Location: Bioproducts ResearchTitle: Small-angle neutron scattering studies on an idealized diesel biofuel platform
|RIFF, TIMOTHY - 1,4group, Inc|
|WEBB, MARK - 1,4group, Inc|
|Orts, William - Bill|
|ARAMTHANAPON, KRISTEN - 1,4group, Inc|
Submitted to: Energy and Fuels
Publication Type: Peer Reviewed Journal
Publication Acceptance Date: 2/14/2017
Publication Date: 2/22/2017
Citation: Riff, T.J., Webb, M.A., Orts, W.J., Aramthanapon, K. 2017. Small-angle neutron scattering studies on an idealized diesel biofuel platform. Energy and Fuels. 31(4):3995-4002. https://doi.org/10.1021/acs.energyfuels.6b03185.

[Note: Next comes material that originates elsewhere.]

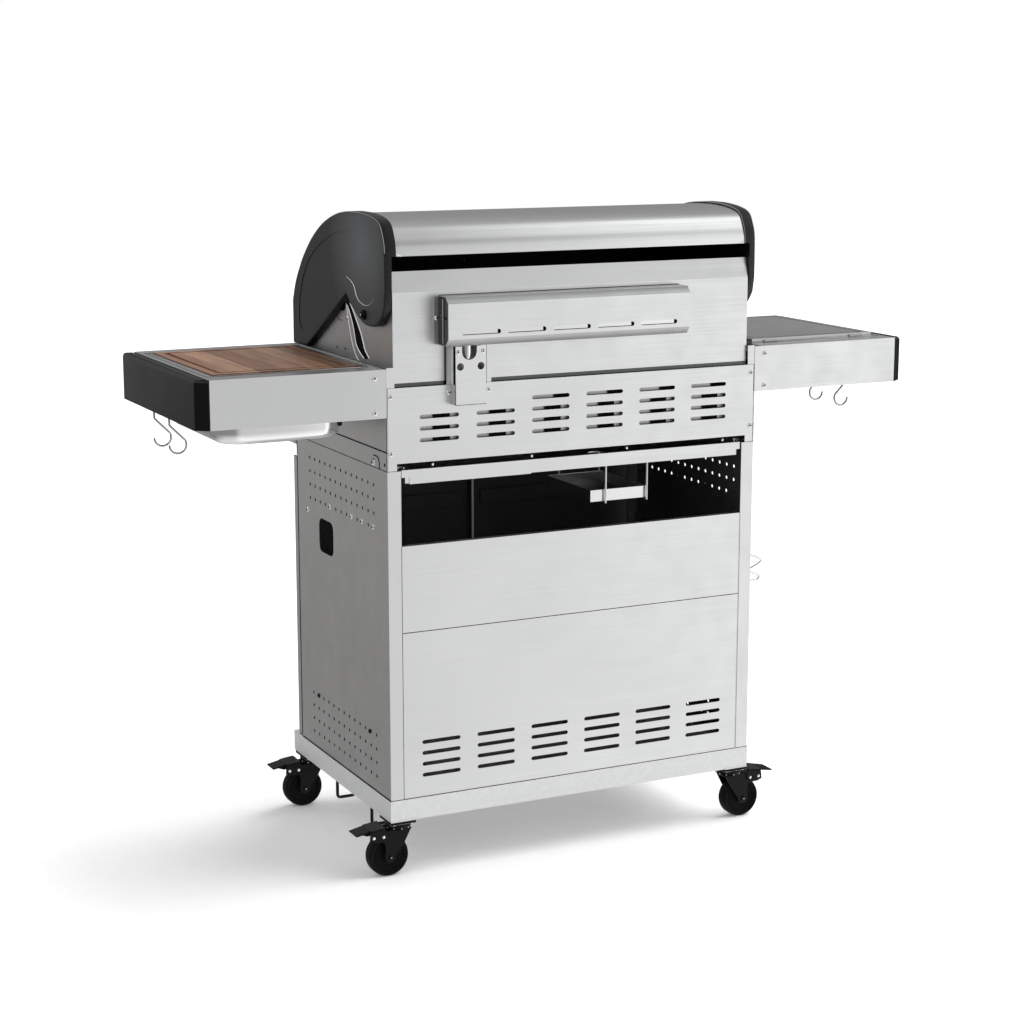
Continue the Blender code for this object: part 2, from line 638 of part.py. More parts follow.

Interpretive Summary: Incorporation of ethanol into petroleum has been a goal for the U.S. and European fuel industries to reduce domestic reliance on imported petroleum, improve engine performance, decrease diesel particulate matter and nitrogen oxides, and potentially improve cold-flow properties. The ethanol market and its associated distribution network are more established than the biodiesel market; therefore, ethanol/diesel blends are likely to provide cost benefits over biodiesel. However, ethanol is only partly miscible with diesel and ethanol in diesel can cause corrosion, reduced energy content, reduced lubricity, poor ignition quality, instability, fuel clouding, and phase separation. Using ethanol is not as simple as mixing components together as previous attempts have resulted in limited success. The current stability and performance of ethanol/diesel mixes do not currently meet international fuel standards. Here, we explore a system based on microemulsions to better understand blend stability over a range of parameters, including water absorption and blend concentrations. Our results show that ethanol and water can successfully be mixed with an emulsifier to form stable microemulsions in diesel.
Technical Abstract: Dynamic light scattering (DLS) and small-angle neutron scattering (SANS) were used to characterize the microstructure of a reverse micelle system consisting of ethanol, water, and surfactant in n-hexadecanes as an analytical framework to understand the structure and stability of a model platform for biofuel formulations. Best-fit modeling of SANS scattering data suggested that the micelles are better described as ellipsoids rather than spheres, with the (geometric) diameters of stable micelles increasing from 2.4 to 7.5 nm as a function of the increasing water content as well as surfactant concentration. Fitted diameters from DLS measurements followed similar trends, but DLS measurements overestimated the interior of the micelles by roughly 2-3 nm because DLS measurements are based on the full hydrodynamic radius, including the surfactant shell. SANS only detects the nanopool interior, a significant advantage. The choice of surfactant altered the stability at temperatures below 10 °C, but the micelles readily reassembled when the temperature was raised toward room temperature. This model framework was then used to quantitatively assess “real world” surrogate fuel systems consisting of ethanol, commercial ultra-low sulfur diesel, and a surfactant derived from minimally processed corn oil waste. These surrogate mixtures were probed over temperatures ranging from 10 to 60 °C, at concentrations up to 740 mM, and at various saturation levels with results similar to the model system. Results confirmed that this analytical framework can be used to understand optimization of biofuel formulations to meet industry standards for stability, cold-flow, and other performance requirements.